TASK STATEMENT>
Write out each entry again. Keep every word exactly as it is.

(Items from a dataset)
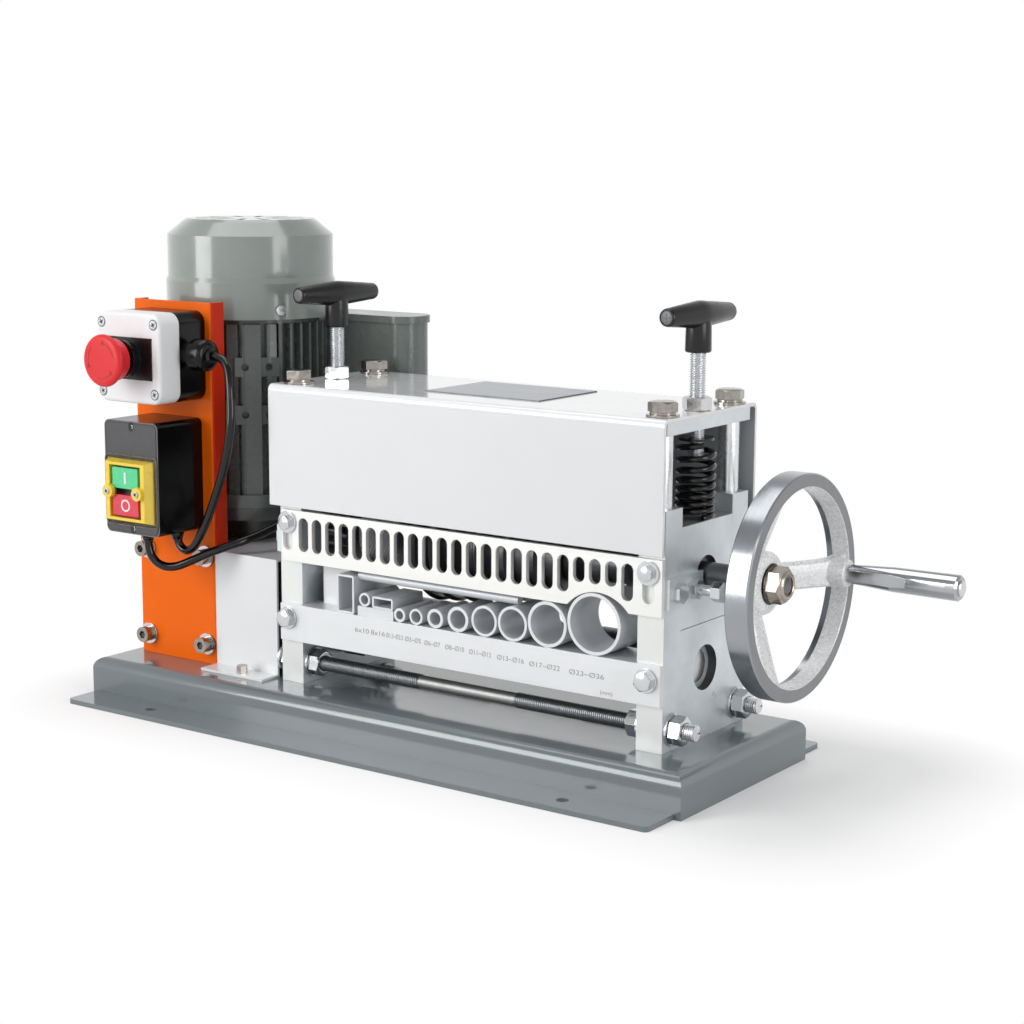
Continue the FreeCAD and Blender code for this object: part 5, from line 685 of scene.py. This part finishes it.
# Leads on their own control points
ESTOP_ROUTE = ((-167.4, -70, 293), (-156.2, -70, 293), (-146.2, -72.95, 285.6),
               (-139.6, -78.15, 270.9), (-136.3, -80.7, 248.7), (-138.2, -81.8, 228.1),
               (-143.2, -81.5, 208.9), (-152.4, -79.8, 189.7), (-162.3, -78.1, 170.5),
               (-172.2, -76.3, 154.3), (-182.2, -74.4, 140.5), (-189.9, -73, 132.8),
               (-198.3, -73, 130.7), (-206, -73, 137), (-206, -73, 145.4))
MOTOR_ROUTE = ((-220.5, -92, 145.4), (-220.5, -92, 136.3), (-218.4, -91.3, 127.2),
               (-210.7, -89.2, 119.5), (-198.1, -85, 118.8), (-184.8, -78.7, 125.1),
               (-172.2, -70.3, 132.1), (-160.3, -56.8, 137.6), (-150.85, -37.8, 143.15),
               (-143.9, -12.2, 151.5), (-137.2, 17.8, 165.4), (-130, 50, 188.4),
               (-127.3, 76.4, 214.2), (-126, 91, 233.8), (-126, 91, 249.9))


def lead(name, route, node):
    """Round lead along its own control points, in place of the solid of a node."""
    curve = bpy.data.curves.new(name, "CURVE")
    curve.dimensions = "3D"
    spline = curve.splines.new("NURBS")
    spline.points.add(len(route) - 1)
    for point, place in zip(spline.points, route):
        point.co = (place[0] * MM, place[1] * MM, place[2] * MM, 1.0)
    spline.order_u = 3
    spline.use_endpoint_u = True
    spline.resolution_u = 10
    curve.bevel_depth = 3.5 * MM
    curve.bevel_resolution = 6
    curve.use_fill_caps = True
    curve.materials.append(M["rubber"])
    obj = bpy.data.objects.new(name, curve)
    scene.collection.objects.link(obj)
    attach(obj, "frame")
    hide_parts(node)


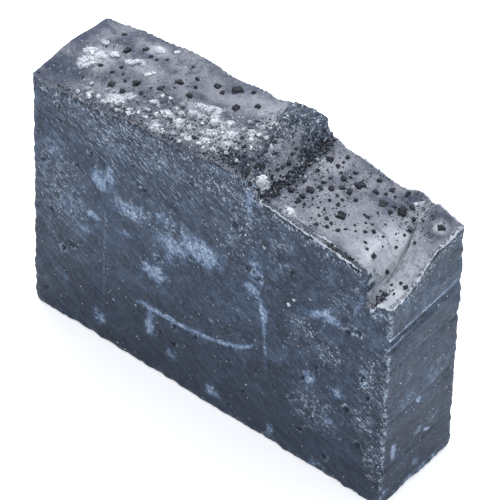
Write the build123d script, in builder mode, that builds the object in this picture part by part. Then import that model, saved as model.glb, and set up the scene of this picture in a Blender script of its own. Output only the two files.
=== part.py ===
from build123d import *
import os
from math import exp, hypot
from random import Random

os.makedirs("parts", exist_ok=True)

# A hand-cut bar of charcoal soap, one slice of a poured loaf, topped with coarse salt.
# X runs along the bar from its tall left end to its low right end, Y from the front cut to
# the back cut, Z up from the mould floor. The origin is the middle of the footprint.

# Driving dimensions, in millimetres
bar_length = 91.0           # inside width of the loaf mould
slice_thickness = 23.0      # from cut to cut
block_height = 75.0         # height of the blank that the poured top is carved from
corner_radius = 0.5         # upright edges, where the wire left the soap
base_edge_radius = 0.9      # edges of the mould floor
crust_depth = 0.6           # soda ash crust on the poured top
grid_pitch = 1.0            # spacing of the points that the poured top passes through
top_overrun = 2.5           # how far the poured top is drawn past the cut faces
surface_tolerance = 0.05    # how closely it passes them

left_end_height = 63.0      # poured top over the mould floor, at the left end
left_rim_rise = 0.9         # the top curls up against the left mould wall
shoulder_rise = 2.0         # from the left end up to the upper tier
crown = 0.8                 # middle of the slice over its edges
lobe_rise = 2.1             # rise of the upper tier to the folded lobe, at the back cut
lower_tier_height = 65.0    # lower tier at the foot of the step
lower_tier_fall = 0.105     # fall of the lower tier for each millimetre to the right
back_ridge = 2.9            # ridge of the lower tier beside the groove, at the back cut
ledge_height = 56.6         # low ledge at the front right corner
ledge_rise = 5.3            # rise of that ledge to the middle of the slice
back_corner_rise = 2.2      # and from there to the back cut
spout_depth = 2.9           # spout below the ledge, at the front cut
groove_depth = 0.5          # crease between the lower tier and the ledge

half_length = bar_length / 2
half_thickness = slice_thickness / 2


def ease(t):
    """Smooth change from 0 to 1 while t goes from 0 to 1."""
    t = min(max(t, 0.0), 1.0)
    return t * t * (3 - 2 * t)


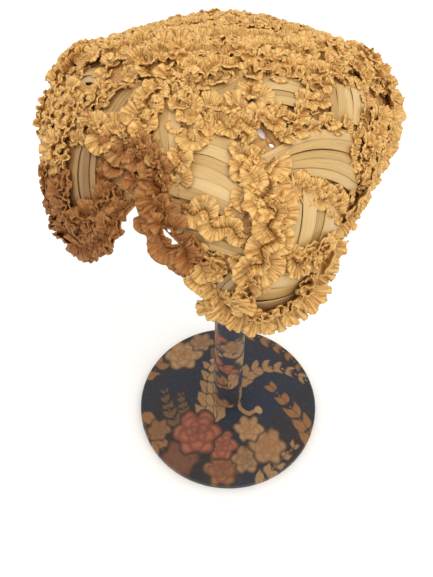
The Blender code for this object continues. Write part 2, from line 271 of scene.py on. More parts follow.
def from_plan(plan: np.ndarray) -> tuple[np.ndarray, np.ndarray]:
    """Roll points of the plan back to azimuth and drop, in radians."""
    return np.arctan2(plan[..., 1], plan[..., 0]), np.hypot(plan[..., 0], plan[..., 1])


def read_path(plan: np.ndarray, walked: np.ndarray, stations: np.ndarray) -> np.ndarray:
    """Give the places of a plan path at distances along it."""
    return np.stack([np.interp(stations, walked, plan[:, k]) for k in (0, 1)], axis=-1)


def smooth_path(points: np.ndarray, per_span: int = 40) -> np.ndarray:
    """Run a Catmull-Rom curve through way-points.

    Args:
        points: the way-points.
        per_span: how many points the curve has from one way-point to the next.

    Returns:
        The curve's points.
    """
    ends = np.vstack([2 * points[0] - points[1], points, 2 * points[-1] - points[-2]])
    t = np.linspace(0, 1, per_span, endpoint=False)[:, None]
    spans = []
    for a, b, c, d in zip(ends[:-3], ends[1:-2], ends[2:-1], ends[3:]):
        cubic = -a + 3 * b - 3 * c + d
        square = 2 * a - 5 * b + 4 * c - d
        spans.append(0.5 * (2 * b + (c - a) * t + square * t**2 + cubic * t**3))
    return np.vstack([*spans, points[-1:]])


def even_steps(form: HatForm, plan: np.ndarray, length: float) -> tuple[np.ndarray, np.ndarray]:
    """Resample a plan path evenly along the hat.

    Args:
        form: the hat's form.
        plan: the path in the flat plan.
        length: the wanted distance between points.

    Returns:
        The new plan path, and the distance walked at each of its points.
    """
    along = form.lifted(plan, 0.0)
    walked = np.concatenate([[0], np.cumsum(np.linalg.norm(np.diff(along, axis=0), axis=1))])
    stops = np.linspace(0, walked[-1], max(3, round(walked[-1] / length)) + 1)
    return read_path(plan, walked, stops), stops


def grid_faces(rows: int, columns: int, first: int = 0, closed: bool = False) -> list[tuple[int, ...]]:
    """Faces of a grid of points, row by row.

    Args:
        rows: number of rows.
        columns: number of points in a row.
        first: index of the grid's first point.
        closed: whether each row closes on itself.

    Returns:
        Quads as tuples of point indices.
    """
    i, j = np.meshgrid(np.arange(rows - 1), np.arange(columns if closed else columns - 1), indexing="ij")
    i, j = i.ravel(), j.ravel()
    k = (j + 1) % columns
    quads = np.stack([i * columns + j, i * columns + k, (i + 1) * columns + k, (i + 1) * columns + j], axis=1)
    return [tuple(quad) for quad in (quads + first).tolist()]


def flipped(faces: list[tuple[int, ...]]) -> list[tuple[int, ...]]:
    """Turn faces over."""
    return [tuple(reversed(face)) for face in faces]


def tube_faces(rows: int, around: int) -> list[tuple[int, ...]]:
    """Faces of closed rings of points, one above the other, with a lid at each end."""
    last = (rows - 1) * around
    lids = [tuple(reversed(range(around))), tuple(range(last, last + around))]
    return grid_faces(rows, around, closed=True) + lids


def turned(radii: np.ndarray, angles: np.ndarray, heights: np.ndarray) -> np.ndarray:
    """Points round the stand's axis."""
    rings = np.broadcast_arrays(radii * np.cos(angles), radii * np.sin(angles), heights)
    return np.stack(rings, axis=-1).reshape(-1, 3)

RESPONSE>
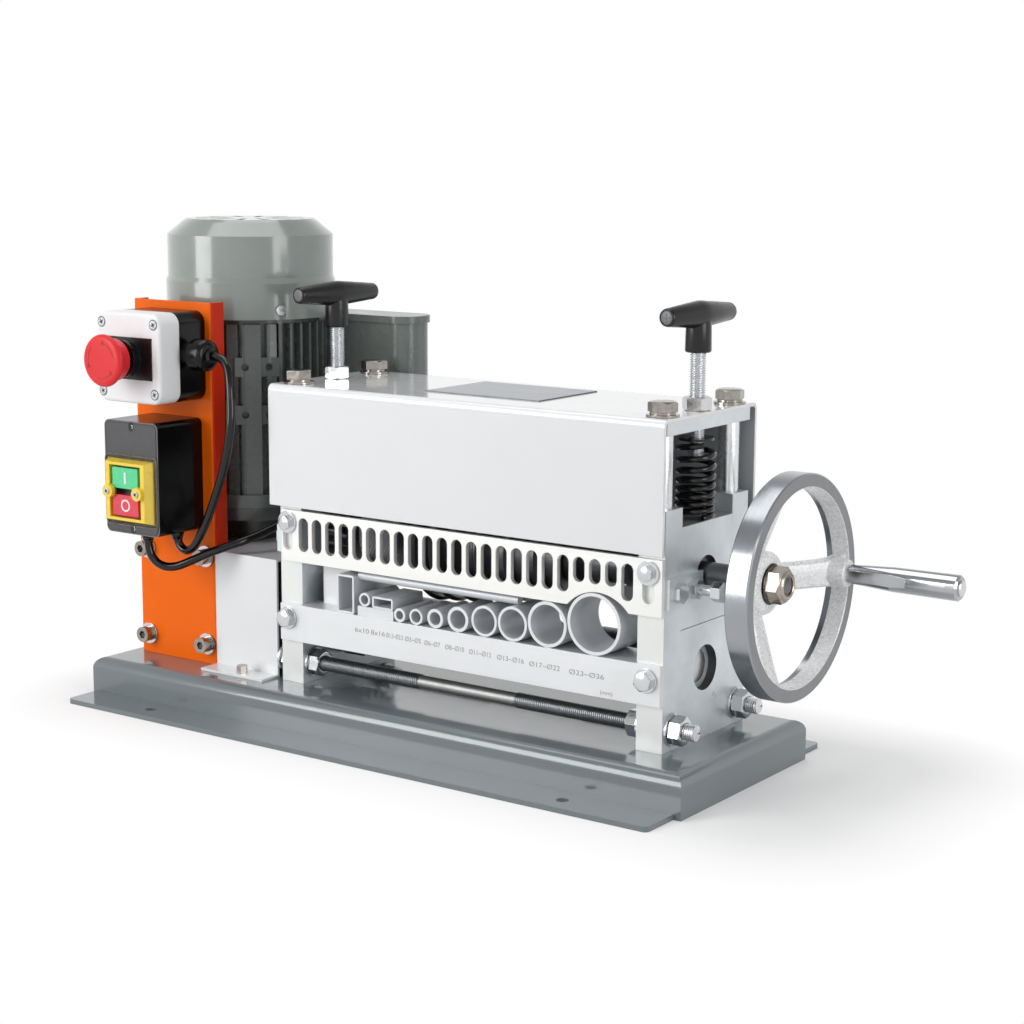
Continue the FreeCAD and Blender code for this object: part 5, from line 685 of scene.py. This part finishes it.
# Leads on their own control points
ESTOP_ROUTE = ((-167.4, -70, 293), (-156.2, -70, 293), (-146.2, -72.95, 285.6),
               (-139.6, -78.15, 270.9), (-136.3, -80.7, 248.7), (-138.2, -81.8, 228.1),
               (-143.2, -81.5, 208.9), (-152.4, -79.8, 189.7), (-162.3, -78.1, 170.5),
               (-172.2, -76.3, 154.3), (-182.2, -74.4, 140.5), (-189.9, -73, 132.8),
               (-198.3, -73, 130.7), (-206, -73, 137), (-206, -73, 145.4))
MOTOR_ROUTE = ((-220.5, -92, 145.4), (-220.5, -92, 136.3), (-218.4, -91.3, 127.2),
               (-210.7, -89.2, 119.5), (-198.1, -85, 118.8), (-184.8, -78.7, 125.1),
               (-172.2, -70.3, 132.1), (-160.3, -56.8, 137.6), (-150.85, -37.8, 143.15),
               (-143.9, -12.2, 151.5), (-137.2, 17.8, 165.4), (-130, 50, 188.4),
               (-127.3, 76.4, 214.2), (-126, 91, 233.8), (-126, 91, 249.9))


def lead(name, route, node):
    """Round lead along its own control points, in place of the solid of a node."""
    curve = bpy.data.curves.new(name, "CURVE")
    curve.dimensions = "3D"
    spline = curve.splines.new("NURBS")
    spline.points.add(len(route) - 1)
    for point, place in zip(spline.points, route):
        point.co = (place[0] * MM, place[1] * MM, place[2] * MM, 1.0)
    spline.order_u = 3
    spline.use_endpoint_u = True
    spline.resolution_u = 10
    curve.bevel_depth = 3.5 * MM
    curve.bevel_resolution = 6
    curve.use_fill_caps = True
    curve.materials.append(M["rubber"])
    obj = bpy.data.objects.new(name, curve)
    scene.collection.objects.link(obj)
    attach(obj, "frame")
    hide_parts(node)


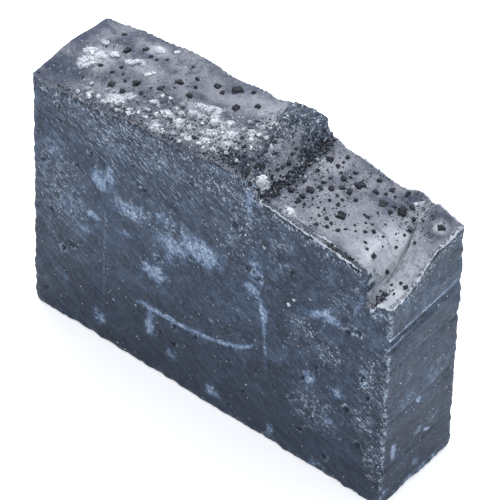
Write the build123d script, in builder mode, that builds the object in this picture part by part. Then import that model, saved as model.glb, and set up the scene of this picture in a Blender script of its own. Output only the two files.
=== part.py ===
from build123d import *
import os
from math import exp, hypot
from random import Random

os.makedirs("parts", exist_ok=True)

# A hand-cut bar of charcoal soap, one slice of a poured loaf, topped with coarse salt.
# X runs along the bar from its tall left end to its low right end, Y from the front cut to
# the back cut, Z up from the mould floor. The origin is the middle of the footprint.

# Driving dimensions, in millimetres
bar_length = 91.0           # inside width of the loaf mould
slice_thickness = 23.0      # from cut to cut
block_height = 75.0         # height of the blank that the poured top is carved from
corner_radius = 0.5         # upright edges, where the wire left the soap
base_edge_radius = 0.9      # edges of the mould floor
crust_depth = 0.6           # soda ash crust on the poured top
grid_pitch = 1.0            # spacing of the points that the poured top passes through
top_overrun = 2.5           # how far the poured top is drawn past the cut faces
surface_tolerance = 0.05    # how closely it passes them

left_end_height = 63.0      # poured top over the mould floor, at the left end
left_rim_rise = 0.9         # the top curls up against the left mould wall
shoulder_rise = 2.0         # from the left end up to the upper tier
crown = 0.8                 # middle of the slice over its edges
lobe_rise = 2.1             # rise of the upper tier to the folded lobe, at the back cut
lower_tier_height = 65.0    # lower tier at the foot of the step
lower_tier_fall = 0.105     # fall of the lower tier for each millimetre to the right
back_ridge = 2.9            # ridge of the lower tier beside the groove, at the back cut
ledge_height = 56.6         # low ledge at the front right corner
ledge_rise = 5.3            # rise of that ledge to the middle of the slice
back_corner_rise = 2.2      # and from there to the back cut
spout_depth = 2.9           # spout below the ledge, at the front cut
groove_depth = 0.5          # crease between the lower tier and the ledge

half_length = bar_length / 2
half_thickness = slice_thickness / 2


def ease(t):
    """Smooth change from 0 to 1 while t goes from 0 to 1."""
    t = min(max(t, 0.0), 1.0)
    return t * t * (3 - 2 * t)


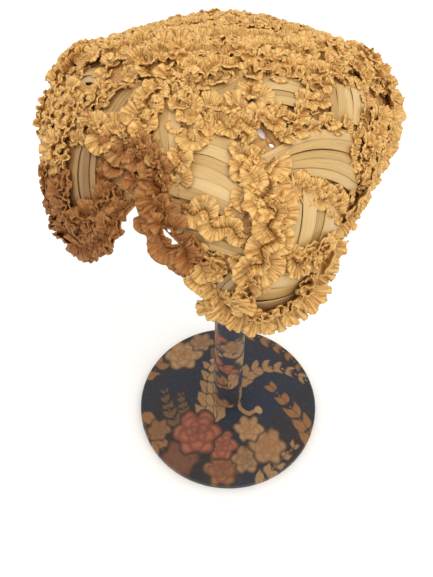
The Blender code for this object continues. Write part 2, from line 271 of scene.py on. More parts follow.
def from_plan(plan: np.ndarray) -> tuple[np.ndarray, np.ndarray]:
    """Roll points of the plan back to azimuth and drop, in radians."""
    return np.arctan2(plan[..., 1], plan[..., 0]), np.hypot(plan[..., 0], plan[..., 1])


def read_path(plan: np.ndarray, walked: np.ndarray, stations: np.ndarray) -> np.ndarray:
    """Give the places of a plan path at distances along it."""
    return np.stack([np.interp(stations, walked, plan[:, k]) for k in (0, 1)], axis=-1)


def smooth_path(points: np.ndarray, per_span: int = 40) -> np.ndarray:
    """Run a Catmull-Rom curve through way-points.

    Args:
        points: the way-points.
        per_span: how many points the curve has from one way-point to the next.

    Returns:
        The curve's points.
    """
    ends = np.vstack([2 * points[0] - points[1], points, 2 * points[-1] - points[-2]])
    t = np.linspace(0, 1, per_span, endpoint=False)[:, None]
    spans = []
    for a, b, c, d in zip(ends[:-3], ends[1:-2], ends[2:-1], ends[3:]):
        cubic = -a + 3 * b - 3 * c + d
        square = 2 * a - 5 * b + 4 * c - d
        spans.append(0.5 * (2 * b + (c - a) * t + square * t**2 + cubic * t**3))
    return np.vstack([*spans, points[-1:]])


def even_steps(form: HatForm, plan: np.ndarray, length: float) -> tuple[np.ndarray, np.ndarray]:
    """Resample a plan path evenly along the hat.

    Args:
        form: the hat's form.
        plan: the path in the flat plan.
        length: the wanted distance between points.

    Returns:
        The new plan path, and the distance walked at each of its points.
    """
    along = form.lifted(plan, 0.0)
    walked = np.concatenate([[0], np.cumsum(np.linalg.norm(np.diff(along, axis=0), axis=1))])
    stops = np.linspace(0, walked[-1], max(3, round(walked[-1] / length)) + 1)
    return read_path(plan, walked, stops), stops


def grid_faces(rows: int, columns: int, first: int = 0, closed: bool = False) -> list[tuple[int, ...]]:
    """Faces of a grid of points, row by row.

    Args:
        rows: number of rows.
        columns: number of points in a row.
        first: index of the grid's first point.
        closed: whether each row closes on itself.

    Returns:
        Quads as tuples of point indices.
    """
    i, j = np.meshgrid(np.arange(rows - 1), np.arange(columns if closed else columns - 1), indexing="ij")
    i, j = i.ravel(), j.ravel()
    k = (j + 1) % columns
    quads = np.stack([i * columns + j, i * columns + k, (i + 1) * columns + k, (i + 1) * columns + j], axis=1)
    return [tuple(quad) for quad in (quads + first).tolist()]


def flipped(faces: list[tuple[int, ...]]) -> list[tuple[int, ...]]:
    """Turn faces over."""
    return [tuple(reversed(face)) for face in faces]


def tube_faces(rows: int, around: int) -> list[tuple[int, ...]]:
    """Faces of closed rings of points, one above the other, with a lid at each end."""
    last = (rows - 1) * around
    lids = [tuple(reversed(range(around))), tuple(range(last, last + around))]
    return grid_faces(rows, around, closed=True) + lids


def turned(radii: np.ndarray, angles: np.ndarray, heights: np.ndarray) -> np.ndarray:
    """Points round the stand's axis."""
    rings = np.broadcast_arrays(radii * np.cos(angles), radii * np.sin(angles), heights)
    return np.stack(rings, axis=-1).reshape(-1, 3)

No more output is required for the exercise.